--- RECORDS SHOWN ---

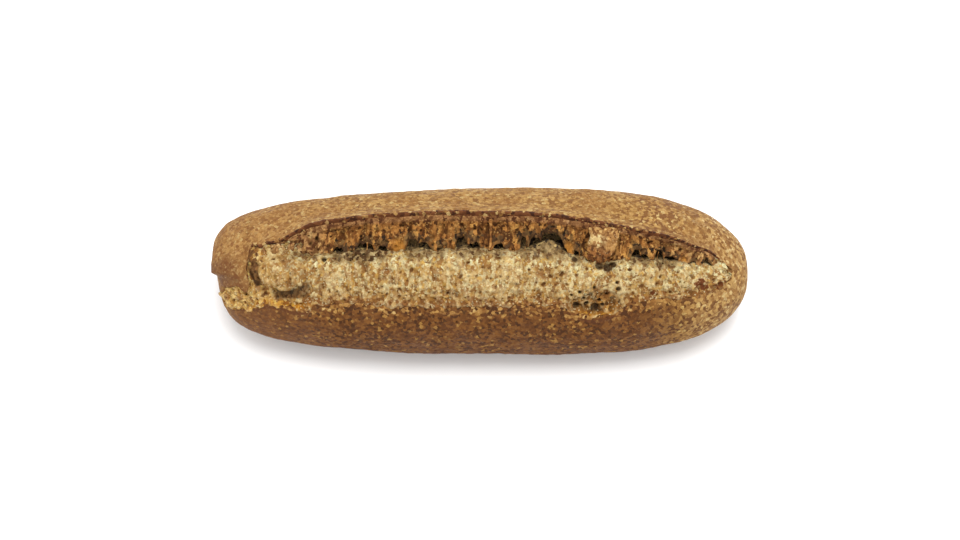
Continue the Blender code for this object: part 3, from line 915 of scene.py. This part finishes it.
class Shading:
    """Builds one procedural material; its texture space is in millimetres."""

    def __init__(self, name):
        self.material = bpy.data.materials.new(name)
        self.material.use_nodes = True
        self.nodes = self.material.node_tree.nodes
        self.links = self.material.node_tree.links
        self.shader = self.nodes["Principled BSDF"]
        place = self.nodes.new("ShaderNodeTexCoord")
        scale = self.nodes.new("ShaderNodeVectorMath")
        scale.operation = "SCALE"
        scale.inputs["Scale"].default_value = 1.0 / MM
        self.put(place.outputs["Object"], scale.inputs[0])
        self.place = scale.outputs["Vector"]
        self.values = {}
        self.palettes = {}
        self.grain = None
        self.base = None

    def put(self, value, socket):
        """Links a socket, or sets a plain value."""
        if isinstance(value, bpy.types.NodeSocket):
            self.links.new(value, socket)
        else:
            socket.default_value = value

    def noise(self, size, detail=2.0, roughness=0.5, stretch=(1, 1, 1)):
        """A noise from 0 to 1 whose features are about this many millimetres across."""
        node = self.nodes.new("ShaderNodeTexNoise")
        node.inputs["Scale"].default_value = 1.0 / size
        node.inputs["Detail"].default_value = detail
        node.inputs["Roughness"].default_value = roughness
        self.put(self.stretched(stretch), node.inputs["Vector"])
        return node.outputs["Fac"]

    def stretched(self, stretch):
        if stretch == (1, 1, 1):
            return self.place
        shaped = self.nodes.new("ShaderNodeVectorMath")
        shaped.operation = "MULTIPLY"
        shaped.inputs[1].default_value = stretch
        self.put(self.place, shaped.inputs[0])
        return shaped.outputs["Vector"]

    def grains(self, size, stretch=(1, 1, 1)):
        """Three independent random values from 0 to 1 for each small, unevenly bordered grain."""
        uneven = self.nodes.new("ShaderNodeTexNoise")
        uneven.inputs["Scale"].default_value = 1.6 / size
        self.put(self.place, uneven.inputs["Vector"])
        bent = self.nodes.new("ShaderNodeVectorMath")
        bent.operation = "MULTIPLY_ADD"
        bent.inputs[1].default_value = (size, size, size)
        self.put(uneven.outputs["Color"], bent.inputs[0])
        self.put(self.stretched(stretch), bent.inputs[2])
        node = self.nodes.new("ShaderNodeTexVoronoi")
        node.inputs["Scale"].default_value = 1.0 / size
        self.put(bent.outputs["Vector"], node.inputs["Vector"])
        values = self.nodes.new("ShaderNodeSeparateColor")
        self.put(node.outputs["Color"], values.inputs["Color"])
        return tuple(values.outputs)

    def mark(self, name):
        node = self.nodes.new("ShaderNodeAttribute")
        node.attribute_name = name
        return node.outputs["Fac"]

    def ramp(self, value, low, high, start=0.0, end=1.0):
        """Maps low..high to start..end smoothly and clamps."""
        node = self.nodes.new("ShaderNodeMapRange")
        node.interpolation_type = "SMOOTHSTEP"
        self.put(value, node.inputs["Value"])
        node.inputs["From Min"].default_value = low
        node.inputs["From Max"].default_value = high
        node.inputs["To Min"].default_value = start
        node.inputs["To Max"].default_value = end
        return node.outputs["Result"]

    def math(self, operation, first, second=0.0):
        node = self.nodes.new("ShaderNodeMath")
        node.operation = operation
        self.put(first, node.inputs[0])
        self.put(second, node.inputs[1])
        return node.outputs["Value"]

    def blend(self, share, first, second):
        """Colour that goes from the first to the second."""
        node = self.nodes.new("ShaderNodeMix")
        node.data_type = "RGBA"
        self.put(share, node.inputs["Factor"])
        self.put(first, node.inputs[6])
        self.put(second, node.inputs[7])
        return node.outputs[2]

    def add_sand(self, size):
        """Two values for fine grains: sand for all of them, and spot for the few that stand out."""
        self.values["sand"], _, self.values["spot"] = self.grains(size)

    def value(self, name):
        """A value of this material, or else a mark on the mesh."""
        return self.values[name] if name in self.values else self.mark(name)

    def speckled(self, light, middle, dark, rare, dark_share, rare_share):
        """Grainy colour: most grains lie between light and middle, some are dark and a few are rare."""
        first, second, third = self.grain
        base = self.blend(self.ramp(first, 0.1, 0.9), colour(middle), colour(light))
        base = self.blend(self.ramp(second, 0.97 - dark_share, 1.01 - dark_share), base, colour(dark))
        return self.blend(self.ramp(third, 0.98 - rare_share, 1.0 - rare_share), base, colour(rare))

    def paint(self, over):
        """The surface colour for a screen colour, or the grains of a named palette."""
        if not isinstance(over, str):
            return colour(over)
        if over not in self.palettes:
            self.palettes[over] = self.speckled(*PALETTES[over])
        return self.palettes[over]

    def start(self, palette):
        """Starts the base colour with the grains of a palette."""
        self.base = self.paint(palette)

    def cover(self, share, over):
        """Lays a screen colour or a palette over the base where the share is high."""
        self.base = self.blend(share, self.base, self.paint(over))

    def lay(self, name, low, high, most, over):
        """Covers the base where a value goes from low to high, at most by this share."""
        self.cover(self.ramp(self.value(name), low, high, 0.0, most), over)

    def strew(self, name, number, most, edge, over):
        """Covers scattered grains, picked by one of the grains' values; the more, the higher the value.

        At a value of 1 it covers this share of them, and edge softens their borders.
        """
        reached = self.math("MULTIPLY", self.value(name), most)
        gap = self.math("SUBTRACT", self.grain[number], reached)
        self.cover(self.ramp(gap, 0.0, -edge), over)

    def bump(self, height, distance, below=None):
        node = self.nodes.new("ShaderNodeBump")
        node.inputs["Strength"].default_value = 1.0
        node.inputs["Distance"].default_value = distance * MM
        self.put(height, node.inputs["Height"])
        if below is not None:
            self.put(below, node.inputs["Normal"])
        return node.outputs["Normal"]

    def finish(self, roughness, normal, specular):
        self.put(self.base, self.shader.inputs["Base Color"])
        self.put(roughness, self.shader.inputs["Roughness"])
        self.put(normal, self.shader.inputs["Normal"])
        self.shader.inputs["Specular IOR Level"].default_value = specular
        return self.material


def colour(screen):
    """Linear colour of a surface that shows this screen colour under the studio light."""
    screen = np.array(screen) / 255.0
    linear = np.where(screen <= 0.04045, screen / 12.92, ((screen + 0.055) / 1.055) ** 2.4)
    return (*(REFLECTED * linear).tolist(), 1.0)


def crust_material():
    """Browned crust: lighter above and darker in front, partly its own browner colour and partly painted
    shade; torn dough on the lip; a dark edge on the ear, partly painted shade under that edge.
    """
    s = Shading("browned_crust")
    s.grain = s.grains(1.1)
    s.add_sand(0.55)
    s.values["flour"] = s.noise(3.2, 3.0, 0.6)
    s.values["patch"] = s.noise(11.0, 3.0, 0.55)
    s.start("top crust")
    s.lay("flour", 0.42, 0.28, 0.5, (206, 166, 106))
    s.lay("patch", 0.46, 0.68, 0.45, (158, 108, 58))
    s.strew("freckled", 1, 0.38, 0.12, (134, 88, 46))
    top = s.base
    # The lower crust in front: partly its own browner colour, partly painted shade where it turns away
    # from the lamp
    s.start("low crust")
    s.lay("flour", 0.54, 0.70, 0.5, (94, 56, 30))
    s.lay("right", 0.0, 1.0, 0.85, "right low crust")
    s.base = s.blend(s.mark("front"), top, s.base)
    s.lay("left", 0.0, 1.0, 0.30, (156, 104, 62))
    s.lay("right", 0.5, 1.0, 0.6, "right end crust")
    s.lay("lobe", 0.0, 1.0, 0.65, (112, 66, 37))
    s.lay("under", 0.0, 1.0, 0.5, (120, 76, 38))
    s.lay("shade", 0.1, 0.8, 0.75, (100, 57, 30))
    s.strew("lip", 1, 0.48, 0.12, "torn lip")
    s.lay("sand", 0.85, 0.15, 0.30, (104, 64, 32))
    upward = s.ramp(s.mark("front"), 0.2, 0.9, 0.30, 0.08)
    s.cover(s.math("MULTIPLY", s.ramp(s.values["spot"], 0.90, 0.95), upward), (224, 184, 120))
    # The ear's dark edge: partly darker crust, partly painted shade just under the edge
    s.strew("rim", 2, 1.28, 0.2, "ear rim")
    s.lay("sunk", 0.4, 0.9, 1.0, (140, 96, 52))
    s.cover(s.mark("blister"), (50, 28, 16))
    fine = s.bump(s.noise(0.9, 3.0, 0.6), 0.45)
    normal = s.bump(s.noise(2.6, 2.0, 0.5), 0.5, fine)
    return s.finish(s.ramp(s.values["patch"], 0.3, 0.7, 0.62, 0.8), normal, 0.12)


def crumb_material():
    """Torn crumb: cream, browned at the lip and golden at the left end, with painted shade in low relief,
    holes, hollows, on the brow and in the crevice, and painted highlights on raised strands.
    """
    s = Shading("torn_crumb")
    s.grain = s.grains(1.1, (1.0, 0.75, 0.75))
    s.add_sand(0.5)
    s.values["streak"] = s.noise(1.7, 3.0, 0.62, (1.0, 0.35, 0.35))
    s.values["blotch"] = s.noise(4.0, 2.0, 0.5)
    s.values["yellow"], s.values["grey"], _ = s.grains(0.9, (1.0, 0.7, 0.7))
    s.values["rising"] = s.ramp(s.mark("share"), 0.20, -0.02)
    s.start("crumb")
    s.lay("yellow", 0.84, 0.88, 0.85, (228, 182, 90))
    s.lay("grey", 0.90, 0.93, 0.8, (158, 138, 104))
    s.lay("streak", 0.55, 0.70, 0.6, (178, 124, 60))
    s.lay("streak", 0.42, 0.28, 0.5, (242, 224, 172))
    s.lay("blotch", 0.52, 0.68, 0.35, (184, 136, 76))
    s.lay("share", 0.54, 0.44, 0.35, "lower crumb")
    s.lay("share", 0.28, 0.04, 0.6, "lower crumb")
    s.strew("rising", 1, 0.85, 0.12, "browned crumb")
    s.lay("golden", 0.2, 0.9, 0.9, "golden crumb")
    s.lay("left", 0.5, 1.0, 0.4, "golden crumb")
    s.lay("left", 0.5, 1.0, 0.55, "straw crumb")
    s.lay("nodule", 0.0, 1.0, 0.45, (182, 138, 78))
    s.lay("crater", 0.0, 1.0, 0.9, "crater")
    # Painted shade where the relief is low, painted highlight where it is high
    s.lay("high", 0.50, 0.15, 0.75, (140, 90, 44))
    s.lay("high", 0.60, 0.95, 0.40, (240, 216, 160))
    s.lay("sand", 0.85, 0.15, 0.35, (160, 110, 56))
    s.lay("spot", 0.90, 0.95, 0.5, (244, 226, 176))
    # Painted shade in the small holes
    s.lay("pit", 0.2, 0.9, 0.75, (112, 70, 34))
    # Painted shade in the crease under the nodule and in the groove
    s.lay("hollow", 0.1, 0.8, 0.9, "hollow")
    s.strew("corner", 2, 0.75, 0.2, (126, 86, 50))
    s.strew("scorch", 1, 0.78, 0.2, (120, 68, 35))
    # Painted shade on the brow under the ear and below the cavities
    s.lay("brow", 0.0, 1.0, 0.85, "brow")
    # Painted shade on the brow near the left end
    s.strew("left_brow_shade", 2, 0.7, 0.2, (86, 60, 34))
    # Painted shade in the crevice
    s.lay("deep", 0.1, 0.8, 1.0, "deep")
    # Painted shade in the named pores
    s.lay("pore", 0.2, 0.9, 0.85, (66, 43, 23))
    fine = s.bump(s.noise(0.9, 3.0, 0.6), 0.7)
    normal = s.bump(s.noise(2.2, 3.0, 0.6), 0.8, fine)
    s.shader.inputs["Subsurface Weight"].default_value = 0.12
    s.shader.inputs["Subsurface Radius"].default_value = (1.0, 0.6, 0.3)
    s.shader.inputs["Subsurface Scale"].default_value = 1.0 * MM
    return s.finish(0.85, normal, 0.1)


def face_material():
    """The torn face: brown strands, a paler band under the ear, painted shade around each cavity, in its
    holes, in low relief and on its back, and painted highlights on raised strands.
    """
    s = Shading("torn_face")
    s.grain = s.grains(1.05, (1.0, 0.7, 0.7))
    s.add_sand(0.5)
    s.values["streak"] = s.noise(1.5, 3.0, 0.62, (1.0, 0.3, 0.3))
    s.start("face")
    s.lay("streak", 0.50, 0.66, 0.65, (98, 58, 26))
    s.lay("streak", 0.44, 0.30, 0.55, (206, 148, 76))
    s.cover(s.mark("band"), "face band")
    s.lay("tan", 0.0, 1.0, 0.85, "face tan")
    # Painted shade where the relief is low, painted highlight where it is high
    s.lay("high", 0.42, 0.12, 0.7, (84, 50, 19))
    s.lay("high", 0.62, 0.92, 0.38, (202, 152, 84))
    s.lay("sand", 0.85, 0.15, 0.35, (84, 50, 24))
    s.lay("spot", 0.92, 0.96, 0.5, (226, 176, 104))
    # Painted shade in the face's holes
    s.lay("pit", 0.2, 0.9, 0.8, (66, 39, 16))
    s.strew("gloom", 2, 0.95, 0.2, "face gloom")
    s.lay("hem", 0.2, 1.0, 0.4, (96, 62, 32))
    s.lay("orange", 0.2, 1.0, 0.7, (206, 140, 58))
    # Painted shade on the back of the sheet, in the crevice
    s.cover(s.mark("back"), (76, 48, 24))
    fine = s.bump(s.noise(0.9, 3.0, 0.6), 0.7)
    normal = s.bump(s.noise(2.0, 3.0, 0.6), 0.7, fine)
    return s.finish(0.85, normal, 0.1)


def tongue_material():
    s = Shading("hanging_crust")
    s.grain = s.grains(0.9)
    s.add_sand(0.45)
    s.start("tongue")
    # Painted highlight on the tongue's upper left
    s.lay("painted_highlight", 0.1, 0.8, 1.0, "tongue highlight")
    # Lower front of the tongue: reddish crust, partly painted shade
    s.cover(s.mark("low"), "tongue low")
    # Painted shade where the relief is low
    s.lay("high", 0.40, 0.10, 0.5, (104, 62, 32))
    s.lay("sand", 0.85, 0.15, 0.30, (104, 62, 32))
    s.lay("spot", 0.92, 0.96, 0.35, (230, 192, 134))
    normal = s.bump(s.noise(0.7, 3.0, 0.6), 0.4)
    return s.finish(0.75, normal, 0.12)


def thread_material():
    s = Shading("dough_threads")
    s.grain = s.grains(0.9)
    s.start("threads")
    return s.finish(0.7, s.bump(s.noise(0.6, 3.0, 0.6), 0.3), 0.12)


# -------- studio


def floor_piece():
    """A pale floor, a little under the loaf."""
    bpy.ops.mesh.primitive_plane_add(size=FLOOR_SIZE, location=(0.0, 0.0, -FLOOR_DROP))
    floor = bpy.context.object
    floor.name = "floor"
    s = Shading("pale_floor")
    s.shader.inputs["Base Color"].default_value = FLOOR_COLOUR
    s.shader.inputs["Roughness"].default_value = FLOOR_ROUGHNESS
    floor.data.materials.append(s.material)


def studio_light():
    """White light from all sides and one large soft lamp over the loaf."""
    world = bpy.data.worlds.new("studio")
    bpy.context.scene.world = world
    world.use_nodes = True
    sky = world.node_tree.nodes["Background"]
    sky.inputs["Color"].default_value = (1.0, 1.0, 1.0, 1.0)
    sky.inputs["Strength"].default_value = SKY_STRENGTH
    light = bpy.data.lights.new("key", "AREA")
    light.shape = "DISK"
    light.size = KEY_SIZE
    light.energy = KEY_POWER
    lamp = bpy.data.objects.new("key", light)
    lamp.location = KEY_PLACE
    lamp.rotation_euler = (-Vector(KEY_PLACE)).to_track_quat("-Z", "Y").to_euler()
    bpy.context.scene.collection.objects.link(lamp)


def camera():
    """Looks down on the cut as the photograph does."""
    elevation = math.radians(CAMERA_ELEVATION)
    away = Vector((0.0, -math.cos(elevation), math.sin(elevation)))
    view = bpy.data.cameras.new("camera")
    view.lens = LENS
    view.sensor_width = SENSOR_WIDTH
    view.clip_start = CAMERA_NEAREST
    eye = bpy.data.objects.new("camera", view)
    eye.location = Vector(CAMERA_AIM) + away * CAMERA_DISTANCE
    eye.rotation_euler = (-away).to_track_quat("-Z", "Y").to_euler()
    bpy.context.scene.collection.objects.link(eye)
    bpy.context.scene.camera = eye


centre_shift = crust_piece(crust_material())
crumb_piece(crumb_material(), centre_shift)
face_piece(face_material(), centre_shift)
tongue_piece(tongue_material(), centre_shift)
threads_piece(thread_material(), centre_shift)
floor_piece()
studio_light()
camera()
bpy.context.scene.view_settings.view_transform = "Standard"
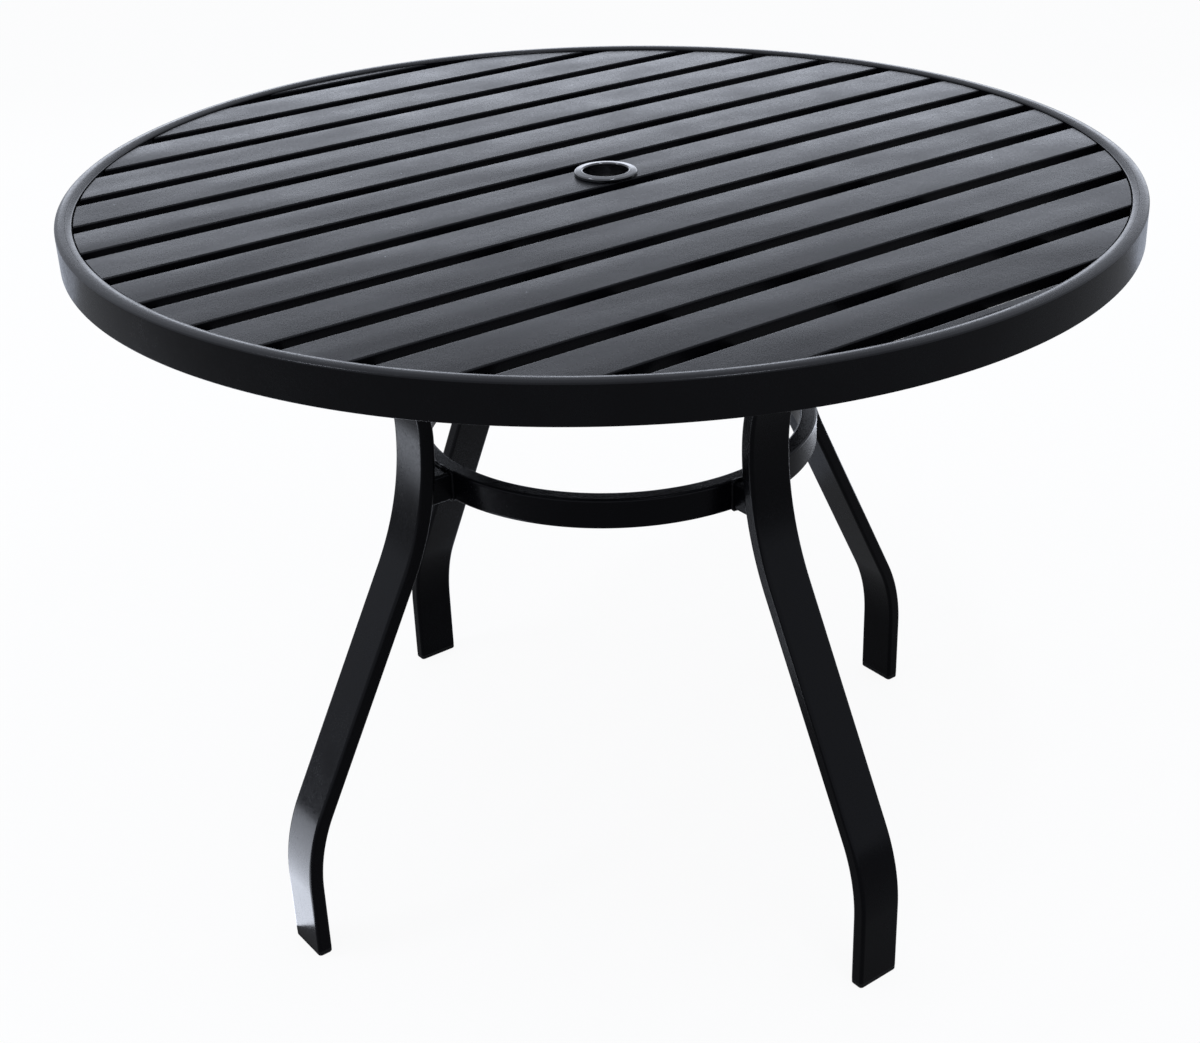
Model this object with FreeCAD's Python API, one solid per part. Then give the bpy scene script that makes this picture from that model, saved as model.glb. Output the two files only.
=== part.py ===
# Round slatted patio table with a centre hole for an umbrella pole.
# Millimetres, Z up, origin on the floor under the centre of the top.
# The slats run along X. The legs stand on the X and Y axes.

import FreeCAD
import Part
import math
import os

from FreeCAD import Vector

# Top
table_diameter = 1066.8
table_height = 762.0
rim_height = 38.1
rim_width = 16.0
rim_wall = 3.0
rim_outer_bevel = 3.0
rim_inner_bevel = 2.0
ledge_width = 22.0
slat_recess = 3.0

# Slats: as many on each side of the middle one, the last showing as a strip; the gaps follow
slat_width = 57.15
slats_each_side = 7
edge_strip = 11.075
slat_thickness = 12.0
slat_wall = 2.0
slat_bevel = 1.2
slat_end_gap = 1.5

# Rails under the slats
rail_offset = 190.0
rail_width = 25.0
rail_height = 20.0
rail_wall = 2.0

# Umbrella hole and its ring
umbrella_bore = 46.0
ring_wall = 2.4
ring_flange = 63.5
ring_lip = 5.0
ring_bevel = 1.6
ring_drop = 8.0
hub_length = 190.0
hub_width = 110.0
hub_thickness = 4.0
hub_corner = 14.0
hub_screw_x = 40.0

# Legs: flat tube with broken corners, bent in one upright plane
leg_width = 50.8
leg_depth = 16.0
leg_wall = 2.0
leg_corner = 3.0
foot_radius = 420.0
foot_straight = 83.0
foot_bend = 190.0
waist_radius = 245.0
waist_bend = 315.0
arm_bend = 187.0
landing_length = 56.0
landing_gap = 1.4

# Foot glides
glide_height = 6.0
glide_corner = 4.0
glide_bevel = 2.0
plug_height = 18.0
plug_clearance = 0.3

# Pads that carry the legs under the rim
pad_width = 70.0
pad_radial = 86.0
pad_thickness = 4.0
pad_corner = 8.0

# Hoop that ties the legs together, welded to them through four blocks
spacer_length = 20.0
hoop_depth = 18.0
hoop_height = 32.0
hoop_wall = 2.0
hoop_corner = 2.5
hoop_drop = 60.0
spacer_width = 34.0
spacer_height = 30.0

# Fasteners
bolt_diameter = 8.0
bolt_flats = 13.0
bolt_head_height = 5.3
bolt_inset = 8.0
bolt_pitch = 20.0
bolt_end = 6.0
screw_diameter = 4.2
screw_flats = 8.0
screw_head_height = 3.0
screw_end = 3.0

# Clearances
hole_clearance = 0.2
seat_clearance = 0.15
ring_clearance = 0.3
end_clearance = 1.0

# Levels and radii that follow from the sizes above
table_radius = table_diameter / 2
rim_bottom = table_height - rim_height
slat_top = table_height - slat_recess
slat_bottom = slat_top - slat_thickness
ledge_bottom = slat_bottom - rim_wall
rim_inner = table_radius - rim_width
ledge_inner = rim_inner - ledge_width
wall_inside = table_radius - rim_wall
slat_radius = rim_inner - slat_end_gap
slat_pitch = (slat_radius - edge_strip + slat_width / 2) / slats_each_side
rail_bottom = slat_bottom - rail_height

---

#### [WHAT YOU NEED TO DO]
Print exactly, and only, the lines beginning at the top of the listing and ending at the line with "socket.default_value = value".

#### [SOLUTION FOR THIS EXERCISE]
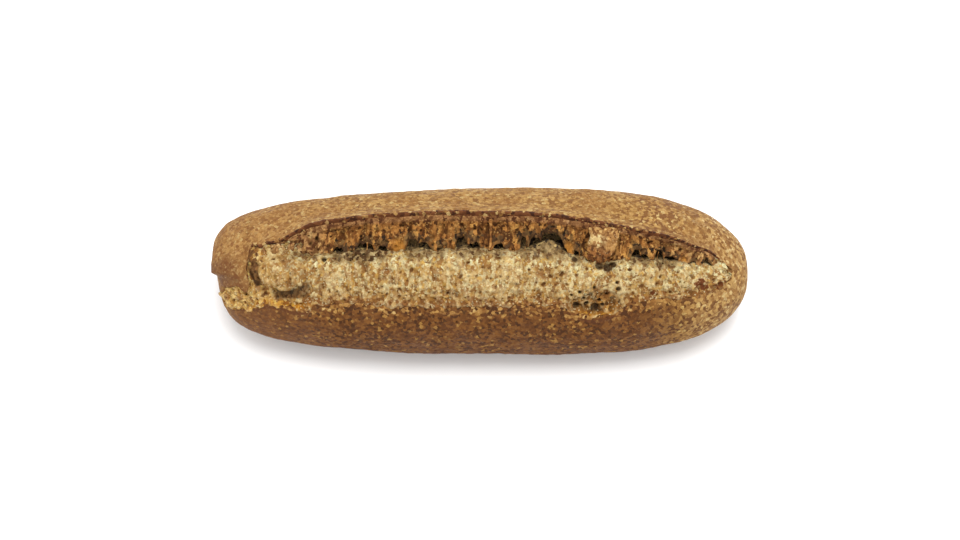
Continue the Blender code for this object: part 3, from line 915 of scene.py. This part finishes it.
class Shading:
    """Builds one procedural material; its texture space is in millimetres."""

    def __init__(self, name):
        self.material = bpy.data.materials.new(name)
        self.material.use_nodes = True
        self.nodes = self.material.node_tree.nodes
        self.links = self.material.node_tree.links
        self.shader = self.nodes["Principled BSDF"]
        place = self.nodes.new("ShaderNodeTexCoord")
        scale = self.nodes.new("ShaderNodeVectorMath")
        scale.operation = "SCALE"
        scale.inputs["Scale"].default_value = 1.0 / MM
        self.put(place.outputs["Object"], scale.inputs[0])
        self.place = scale.outputs["Vector"]
        self.values = {}
        self.palettes = {}
        self.grain = None
        self.base = None

    def put(self, value, socket):
        """Links a socket, or sets a plain value."""
        if isinstance(value, bpy.types.NodeSocket):
            self.links.new(value, socket)
        else:
            socket.default_value = value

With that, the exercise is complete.